Indonesia juga memiliki potensi energi terbarukan yang sangat besar. Laporan International Renewable Energy Agency (IRENA) menyebutkan potensi energi dari solar panel mencapai 3.000 GW, tenaga air 75 GW, energi angin 61 GW, dan geothermal 28,5 GW. Namun, pada tahun 2020, hanya 12% dari 70 GW instalasi listrik terpasang di Indonesia yang menggunakan energi terbarukan.

Memaksimalkan potensi energi baru dan terbarukan adalah solusi yang lebih berkelanjutan daripada mengandalkan biomasa dan biofuel yang memerlukan pembukaan hutan.
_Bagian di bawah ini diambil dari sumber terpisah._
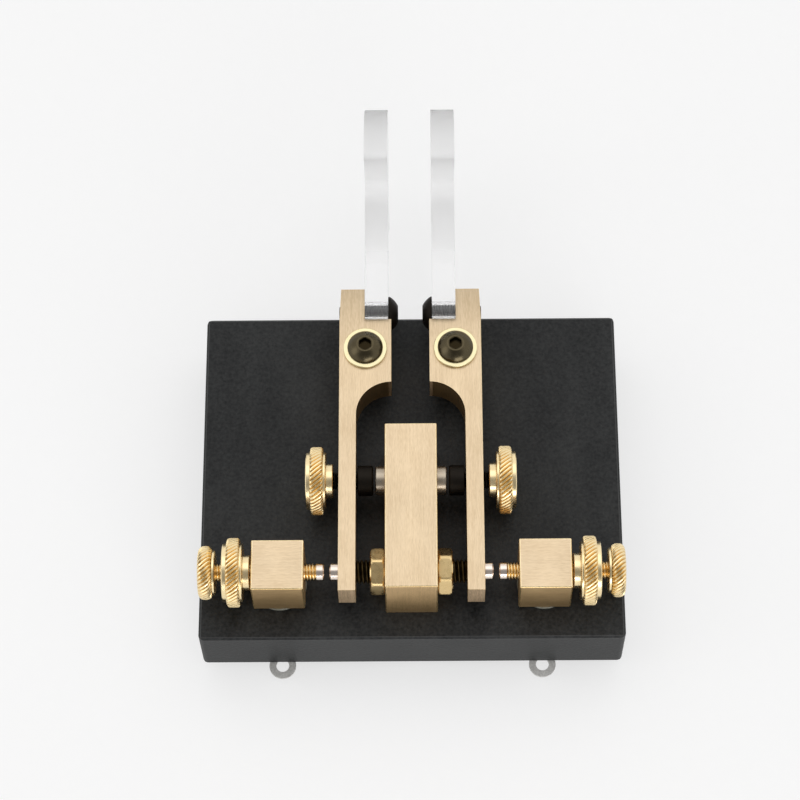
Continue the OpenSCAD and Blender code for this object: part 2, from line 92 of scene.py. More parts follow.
SEAT_GAP = 0.01
PIVOT_PLAY = 0.04
SCREW_R, SCREW_PITCH = 1.5, 0.5
CLEAR_R = 1.62
NECK_R = 1.55
HEAD_R, HEAD_H, HEAD_FLAT_R, HEAD_RIM = 3.05, 1.65, 1.45, 0.22
SOCKET_AF, SOCKET_DEPTH = 2.0, 0.9
FOOT_R = 4.0
FLANGE_R, SLEEVE_R = 4.55, 2.8
POST_FLANGE_T, UNDER_FLANGE_T = 0.48, 0.6
BUSH_R, JOURNAL_R = 3.7, 2.5
PIVOT_WASHER_R = 3.75
MAGNET_R = 2.5
STOP_R, STOP_PITCH = 2.0, 0.7
STOP_NUT_AF, STOP_NUT_T, STOP_NUT_BORE_R = 7.0, 2.5, 2.06
SILVER_R, SILVER_SHANK_R = 1.5, 0.75
RIVET_H, TIP_L = 1.44, 1.3
TIP_BORE_R, TIP_BORE_DEPTH = 0.8, 1.8
CAP_R, CAP_H = 2.6, 2.6
NUT_R, NUT_RIM_R, HUB_R, HUB_L = 5.8, 4.9, 2.95, 1.2
NUT_INNER_RIM, NUT_BAND_W, NUT_OUTER_RIM, NUT_RIDGES = 0.4, 2.25, 0.7, 46
KNOB_R, KNOB_RIM_R, KNOB_RIM, KNOB_BAND_W, KNOB_RIDGES = 4.5, 3.8, 0.45, 2.4, 36
RIDGE_LEAN = 40

# Points round a shank, a turned piece, a head, a hexagon nut and a wide washer, and across one knurled ridge

SHANK_POINTS, PIN_POINTS, TUBE_POINTS, HEAD_POINTS, NUT_POINTS, WASHER_POINTS = 32, 48, 64, 72, 144, 96
RIDGE_POINTS = 8

# Colours, each a pair from dark or groove to light or crest; on turned metal the groove tone paints shade
# into grooves and sockets

BRASS = (0.61, 0.465, 0.295), (0.78, 0.62, 0.42)
BRASS_EDGE = (0.72, 0.54, 0.30), (0.95, 0.80, 0.52)
# Painted shade for the lever's curved upright faces
BRASS_SHADED_CURVE = (0.26, 0.19, 0.11), (0.38, 0.29, 0.18)
BRASS_SAWN = (0.36, 0.30, 0.25), (0.64, 0.55, 0.48)
GOLD = (0.70, 0.48, 0.20), (0.94, 0.77, 0.46)
PALE = (0.50, 0.40, 0.17), (0.78, 0.69, 0.43)
NUT = (0.48, 0.30, 0.10), (0.75, 0.56, 0.28)
OXIDE = (0.02, 0.0145, 0.007), (0.092, 0.075, 0.044)
# Black oxide darkened further with painted shade, for the finger and magnet screws
SHADED_OXIDE = (0.005, 0.004, 0.003), (0.02, 0.017, 0.014)
# Black oxide darkened with painted shade, for the stop screws
SHADED_STOP = (0.012, 0.008, 0.003), (0.06, 0.042, 0.018)
SILVER = (0.48, 0.36, 0.28), (0.82, 0.72, 0.64)
NICKEL = (0.26, 0.22, 0.17), (0.46, 0.40, 0.32)
BLACK_COAT = (0.003, 0.0035, 0.004), (0.038, 0.0395, 0.0395)
BLACK_COAT_EDGE = (0.022, 0.022, 0.023), (0.06, 0.06, 0.06)
RUBBER = (0.012, 0.012, 0.012), (0.025, 0.025, 0.025)
NYLON = (0.15, 0.15, 0.12), (0.25, 0.245, 0.2)
TIN = (0.62, 0.61, 0.58), (0.90, 0.89, 0.86)
FLOOR_SEEN = (0.445, 0.445, 0.445), (0.455, 0.455, 0.455)
FLOOR_LIT = (0.80, 0.80, 0.80), (0.82, 0.82, 0.82)

BRUSHED_METALLIC = 0.86
# Painted shade: upright brushed faces take darker, deeper-tinted tones than faces that look up
SHADED_SIDE_TINT = (1.0, 0.88, 0.66)
# Painted shade on the levers: its darkest level and the millimetres it spreads over
PAINTED_END_SHADE, PAINTED_END_SHADE_LENGTH = 0.66, 14
TAB_START = (37.5, 40.0)
FLOOR_GLOW = 0.6
MATERIALS = {}


# Shader nodes

def wire(tree, kind, inputs=(), **settings):
    """Adds a shader node with its settings and inputs, and returns its first output.
    An input is a plain value or another node's output."""
    node = tree.nodes.new("ShaderNode" + kind)
    for key, value in settings.items():
        setattr(node, key, value)
    for key, value in dict(inputs).items():
        if isinstance(value, bpy.types.NodeSocket):
            tree.links.new(value, node.inputs[key])
        else:
            node.inputs[key].default_value = value
    return node.outputs[0]


def start(name, **constants):
    """Starts a material, with the Principled sockets that are the same all over it."""
    material = bpy.data.materials.new(name)
    material.use_nodes = True
    MATERIALS[name] = material
    shader = material.node_tree.nodes["Principled BSDF"]
    for key, value in constants.items():
        shader.inputs[key.replace("_", " ")].default_value = value
    return material.node_tree, shader


def millimetres(tree):
    """The place on the object at rest, in millimetres."""
    place = tree.nodes.new("ShaderNodeTexCoord").outputs["Object"]
    return wire(tree, "VectorMath", {0: place, 1: (1000, 1000, 1000)}, operation="MULTIPLY")


def along_axis(tree, vector, letter):
    """One coordinate of a vector."""
    return wire(tree, "SeparateXYZ", {0: vector}).node.outputs["XYZ".index(letter)]


def calc(tree, operation, *values, clamp=False):
    """A sum or test of one or two values."""
    return wire(tree, "Math", enumerate(values), operation=operation, use_clamp=clamp)


def weigh(tree, a, share, b):
    """Adds up a's share and b's, which is the rest."""
    return calc(tree, "ADD", calc(tree, "MULTIPLY", a, share), calc(tree, "MULTIPLY", b, 1 - share))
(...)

Pendekatan Spasial untuk Mitigasi

Kebijakan cadangan hutan untuk pangan, air, dan energi seluas 20,6 juta ha perlu dikaji secara spasial dan lebih detail. Pendekatan pemodelan spasial dapat digunakan untuk melihat indeks tekanan manusia (human modification index) dan menyusun skenario mitigasi.

Hasil kajian ini akan memberikan gambaran alternatif yang dapat dilakukan dengan menggunakan hirarki mitigasi. Dengan skenario mitigasi, kawasan hutan yang dapat digunakan untuk cadangan pangan dan energi tidak lebih dari 2,3 juta ha.
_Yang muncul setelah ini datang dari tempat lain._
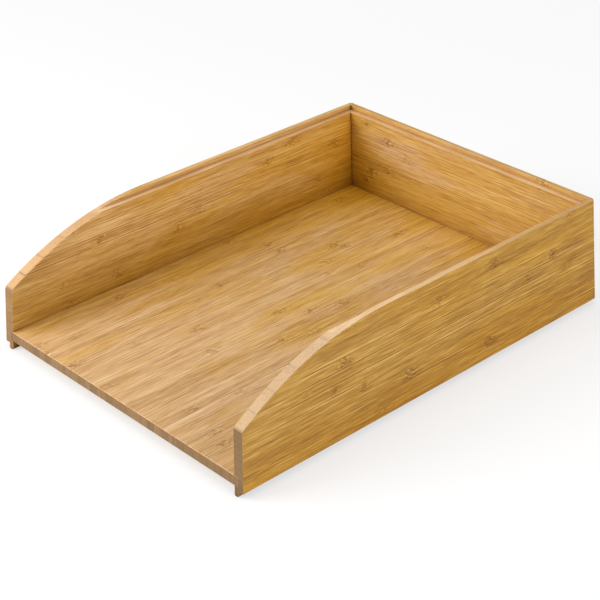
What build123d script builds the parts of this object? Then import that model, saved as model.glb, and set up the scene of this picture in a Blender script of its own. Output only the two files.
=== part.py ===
"""Stackable letter tray for A4 and foolscap paper, glued up from four bamboo panels.

The tray is open at the top and at the front (-Y).  The origin is the centre of its
footprint on the desk, +X runs to the right, +Y to the back and +Z up.  Millimetres.
"""
from build123d import *
import os

# Overall size
tray_width = 254
tray_depth = 340
tray_height = 76.5

# Panels
wall_thickness = 8.5
base_thickness = 6.5
base_underside = 6
housing_depth = 3

# Front of the two side panels: a straight upright, then one arc that runs into the top edge
front_height = 42.3
curve_length = 121.5
front_corner_round = 4

# Stacking step: the tongue under each wall drops into the rabbet of the tray below
tongue_height = 4
tongue_inset = 4.5
rim_width = 4
rabbet_depth = 3.8

# Softened edges
edge_round = 0.6
tongue_round = 1.4
corner_round = 3.5

# Places worked out from the sizes above
left = -tray_width / 2
front = -tray_depth / 2
back = tray_depth / 2
ledge_height = tray_height - rabbet_depth
housing_reach = wall_thickness - housing_depth

# A panel's end is mitred along the diagonal between the tray's outer and inner corner
left_mitre = Plane(origin=(left, back, 0), z_dir=(1, 1, 0))
right_mitre = Plane(origin=(-left, back, 0), z_dir=(-1, 1, 0))


def wall_section():
    """Section through a wall: x runs inward from its outer face and y up from the desk."""
    with BuildSketch() as section:
        Polygon(
            (0, tongue_height),
            (0, tray_height),
            (rim_width, tray_height),
            (rim_width, ledge_height),
            (wall_thickness, ledge_height),
            (wall_thickness, 0),
            (tongue_inset, 0),
            (tongue_inset, tongue_height),
            align=None,
        )
        corners = section.vertices()
        fillet(corners.group_by(Axis.Y)[0], tongue_round)
        shoulder = corners.sort_by_distance((0, tongue_height))[0]
        rim = corners.sort_by_distance((rim_width, tray_height))[0]
        ledge = corners.sort_by_distance((wall_thickness, ledge_height))[0]
        fillet([shoulder, rim, ledge], edge_round)
    return section.sketch


# Base panel: a plain board with a softened front edge
with BuildPart() as base_panel:
    with BuildSketch(Plane.XY.offset(base_underside)):
        with Locations((0, front)):
            Rectangle(
                tray_width - 2 * housing_reach,
                tray_depth - housing_reach,
                align=(Align.CENTER, Align.MIN),
            )
    extrude(amount=base_thickness)
    front_edges = base_panel.edges().filter_by(Axis.X).group_by(Axis.Y)[0]
    fillet(front_edges, edge_round)

# Left side panel: the curved outline, then the stepped section, the housing and the mitre
with BuildPart() as left_side_panel:
    with BuildSketch(Plane.YZ.offset(left)) as outline:
        with BuildLine():
            Line((front, 0), (front, front_height))
            TangentArc((front + curve_length, tray_height), (front, front_height), tangent=(-1, 0))
            Line((front + curve_length, tray_height), (back, tray_height))
            Line((back, tray_height), (back, 0))
            Line((back, 0), (front, 0))
        make_face()
        front_corner = outline.vertices().sort_by_distance((front, front_height))[0]
        fillet(front_corner, front_corner_round)
    extrude(amount=wall_thickness)
    rear_corner = left_side_panel.edges().filter_by(Axis.Z).sort_by_distance((left, back, 0))[0]
    fillet(rear_corner, corner_round)
    rim_edges = left_side_panel.edges().filter_by(Axis.X, reverse=True)
    rim_edges = rim_edges.filter_by_position(Axis.Z, tongue_height, tray_height)
    fillet(rim_edges.filter_by_position(Axis.Y, front, back - wall_thickness), edge_round)
    with BuildSketch(Plane(origin=(left, 0, 0), x_dir=(1, 0, 0), z_dir=(0, -1, 0))):
        add(wall_section())
    extrude(amount=tray_depth, both=True, mode=Mode.INTERSECT)
    with BuildSketch(Plane.XY.offset(base_underside)):
        with Locations((left + housing_reach, front)):
            Rectangle(housing_depth, tray_depth - housing_reach, align=Align.MIN)
    extrude(amount=base_thickness, mode=Mode.SUBTRACT)
    split(bisect_by=left_mitre, keep=Keep.BOTTOM)

# Right side panel: the left one's mirror image
with BuildPart() as right_side_panel:
    mirror(left_side_panel.part, about=Plane.YZ)

# Back panel: the same stepped section, housing and mitres across the full width
with BuildPart() as back_panel:
    with BuildSketch(Plane.XZ.offset(-back)):
        Rectangle(tray_width, tray_height, align=(Align.CENTER, Align.MIN))
    extrude(amount=wall_thickness)
    rear_corners = back_panel.edges().filter_by(Axis.Z).group_by(Axis.Y)[-1]
    fillet(rear_corners, corner_round)
    top_edges = back_panel.faces().sort_by(Axis.Z)[-1].edges().filter_by(Axis.X)
    fillet(top_edges.sort_by(Axis.Y)[-1], edge_round)
    with BuildSketch(Plane(origin=(0, back, 0), x_dir=(0, -1, 0), z_dir=(-1, 0, 0))):
        add(wall_section())
    extrude(amount=tray_width, both=True, mode=Mode.INTERSECT)
    with BuildSketch(Plane.XY.offset(base_underside)):
        with Locations((0, back - wall_thickness)):
            Rectangle(
                tray_width - 2 * housing_reach,
                housing_depth,
                align=(Align.CENTER, Align.MIN),
            )
    extrude(amount=base_thickness, mode=Mode.SUBTRACT)
    split(bisect_by=left_mitre, keep=Keep.TOP)
    split(bisect_by=right_mitre, keep=Keep.TOP)

base_panel.part.label = "base_panel"
left_side_panel.part.label = "left_side_panel"
right_side_panel.part.label = "right_side_panel"
back_panel.part.label = "back_panel"

os.makedirs("parts", exist_ok=True)
for panel in (base_panel, left_side_panel, right_side_panel, back_panel):
    export_step(panel.part, f"parts/{panel.part.label}.step")
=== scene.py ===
"""Bamboo letter tray: wood materials, floor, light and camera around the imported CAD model."""

import math

import bpy
from mathutils import Matrix, Vector


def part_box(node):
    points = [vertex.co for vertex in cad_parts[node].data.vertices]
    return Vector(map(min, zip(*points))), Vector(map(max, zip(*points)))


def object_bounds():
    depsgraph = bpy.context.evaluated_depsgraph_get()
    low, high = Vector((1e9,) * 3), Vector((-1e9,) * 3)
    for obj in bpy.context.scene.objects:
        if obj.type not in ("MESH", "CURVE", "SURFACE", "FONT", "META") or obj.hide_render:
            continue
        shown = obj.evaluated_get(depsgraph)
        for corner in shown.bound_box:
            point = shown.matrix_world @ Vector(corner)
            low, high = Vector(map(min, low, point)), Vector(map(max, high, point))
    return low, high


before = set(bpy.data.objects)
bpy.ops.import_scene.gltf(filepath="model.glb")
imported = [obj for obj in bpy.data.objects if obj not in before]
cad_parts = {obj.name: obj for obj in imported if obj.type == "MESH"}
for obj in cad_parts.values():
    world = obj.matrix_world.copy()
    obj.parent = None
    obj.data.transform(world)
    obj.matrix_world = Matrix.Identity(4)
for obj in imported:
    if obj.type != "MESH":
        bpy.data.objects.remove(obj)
cad_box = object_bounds()

# The wood's pattern is laid out in millimetres
MILLIMETRES = 1000  # per metre
FRONT, BACK = (corner.y * MILLIMETRES for corner in cad_box)
SIDE = cad_box[1].x * MILLIMETRES
STRIP = 7.5  # width of a bamboo strip
FIBRE = 0.62  # distance between the fibres
LEDGE = 72.7  # height of the stacking ledge above the floor

# Bamboo colours, dark to light
AMBER = ((0.20, 0.080, 0.007), (0.435, 0.228, 0.032), (0.66, 0.43, 0.14))
HONEY = ((0.33, 0.150, 0.036), (0.63, 0.370, 0.125), (0.84, 0.60, 0.31))
PEACH = ((0.30, 0.145, 0.045), (0.58, 0.345, 0.150), (0.78, 0.56, 0.33))
STRAW = ((0.31, 0.155, 0.055), (0.59, 0.362, 0.180), (0.79, 0.58, 0.38))
# No painted light on the end grain
NO_END_GRAIN_LIGHT = ((1, 1, 1), (1, 1, 1))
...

Skenario mitigasi dapat mencakup restorasi, pemanfaatan lestari melalui agroforestri tanpa penebangan, dan kompensasi (offset) dari kehilangan kawasan pertanian dengan memanfaatkan lahan terlantar dan Hutan Produksi Konversi (HPK).

Aspek non-spasial seperti intensifikasi tanaman pangan dan perkebunan, perbaikan tata niaga pupuk, pengembangan kapasitas petani, dan perbaikan infrastruktur pertanian juga perlu diperhatikan.

Ketahanan pangan dan energi adalah program jangka panjang yang penting bagi Indonesia. Namun, kebijakan yang diambil harus mempertimbangkan keuntungan dan kerugian secara matang, serta selaras dengan komitmen perubahan iklim seperti yang tertuang dalam kebijakan Indonesia’s FOLU Net Sink 2030.

Dengan mengoptimalkan penggunaan lahan sambil tetap menjaga kekayaan hutan tropis, Indonesia dapat mencapai ketahanan pangan dan energi tanpa mengorbankan kelestarian lingkungan.